Pour rappel, avec ITP 2.2, Apple bloque désormais automatiquement les cookies tiers, qui sont utilisés pour contrôler la fréquence publicitaire, pour le retargeting, et pour modéliser l’attribution post-view. Le système limite également la durée de vie de la plupart des cookies first-party (de 1 à 7 jours maximum). Avec les nouvelles fonctionnalités de confidentialité de Chrome, Google permettra aux développeurs de décider si les cookies qu’ils configurent peuvent être utilisés comme des cookies tiers. De plus, les utilisateurs auront la possibilité de les bloquer facilement grâce à un dispositif d’opt-in. Quelles seront donc les conséquences de ces nouvelles mesures ? Prenons l’exemple d’un responsable marketing qui souhaite mesurer l’impact d’une campagne sur les revenus de son site e-commerce en utilisant l’une des meilleures infrastructures tech disponibles sur le marché. Imaginons qu’un utilisateur soit exposé à une publicité display le premier jour de la campagne, qu’il consulte directement le site pour la première fois le deuxième jour, puis que la conversion ait lieu le huitième jour lorsqu'il clique sur une annonce payante de la  marque dans son moteur de recherche. Sur Safari, où l’attribution post-view est impossible et où les données de navigation expirent au bout d’un à sept jours, le parcours utilisateur serait fragmenté et la performance des canaux serait donc rapportée de la manière suivante :

● Publicité display : une impression, pas de visite ni de conversion assistée

● Trafic direct : un nouveau visiteur, pas de conversion last-click ni de conversion assistée

● Référencement payant : un nouveau visiteur, une conversion last-click

Sur Chrome, où les cookies tiers ne sont bloqués que pour les utilisateurs qui le demandent et où les cookies de webanalyse ne sont pas affectés, le parcours ne serait pas du tout le même :

● Publicité display : une impression, une conversion assistée

● Trafic direct : un nouveau visiteur, pas de conversion last-click, une conversion assistée

● Référencement payant : un visiteur de retour, une conversion last-clickDans ce cas de figure, les informations dont dispose le responsable marketing sont inexactes sur Safari alors qu’elles sont correctes sur Chrome. 

Mais le plus problématique, c’est qu’il ne sera sans doute pas en mesure de déterminer sur quel jeu de données baser ses décisions, les données étant faussées pour une partie des internautes. Malheureusement, la validité des données importe peu dans ce cas, puisqu’il n’y a aucun moyen de remédier à la situation. La mesure ITP n’est pas près de disparaître, et l’attribution post-view sur Safari est bel et bien une pratique révolue. En outre, reconfigurer tous vos cookies de web-analyse pour contourner la politique d’expiration sous un à sept jours n’est sans doute pas une bonne idée. En effet, on ignore encore si Google finira ou non par mettre en place une politique de protection des données plus stricte, et mieux vaut ne pas se perdre en conjectures.

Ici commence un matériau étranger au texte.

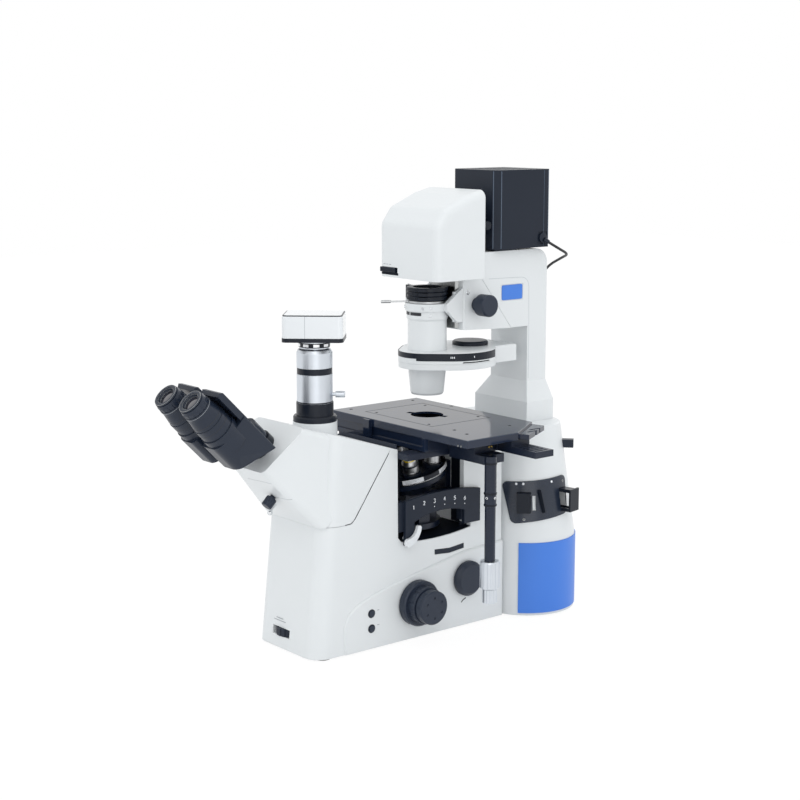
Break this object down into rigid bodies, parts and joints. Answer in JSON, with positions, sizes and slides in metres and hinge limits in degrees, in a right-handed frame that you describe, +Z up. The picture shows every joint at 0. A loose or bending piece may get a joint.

En revanche, nous avons tous intérêt à connaître les modalités de collecte des données, les contraintes techniques de chaque environnement et les risques liés à l’agrégation des métriques tirées de Safari et de Chrome.

Les professionnels du marketing doivent savoir quand et comment segmenter leurs rapports par navigateur ou par système d’exploitation ; ils doivent savoir s’il est pertinent de transposer le comportement des utilisateurs de Chrome aux autres navigateurs, et pourquoi la taille d’un segment d’audience varie entre une solution de webanalyse basée sur les cookies first-party et un DSP.Campaign Manager et Google Ads, les outils de la Google Marketing Platform,  proposent depuis peu une fonctionnalité native d’estimation des conversions, afin d’aider les équipes marketing à mieux évaluer la performance de leurs campagnes dans un univers cross-device dépourvu de cookies. Mais on continue d’élaborer des plans média en partant du principe que le retargeting peut contribuer à toucher tous les visiteurs passés, que la fréquence publicitaire va augmenter d’une unité à chaque fois qu’un même utilisateur sera exposé à une annonce, et que les expositions peuvent déboucher sur des conversions. Ce qui est (souvent) le cas sur Chrome, mais plus sur Safari. Plus vite les professionnels de l’écosystème publicitaire prendront ce facteur en compte, et plus leurs estimations seront précises et intéressantes.

Ainsi, la question n’est pas de savoir si Apple est en train de détruire l’industrie publicitaire ou si Google a une bonne raison d’essayer de la sauver : il s’agit de trouver comment éviter de prendre de mauvaises décisions marketing en se focalisant sur des données agrégées, qui ne sont plus aussi fiables qu’auparavant.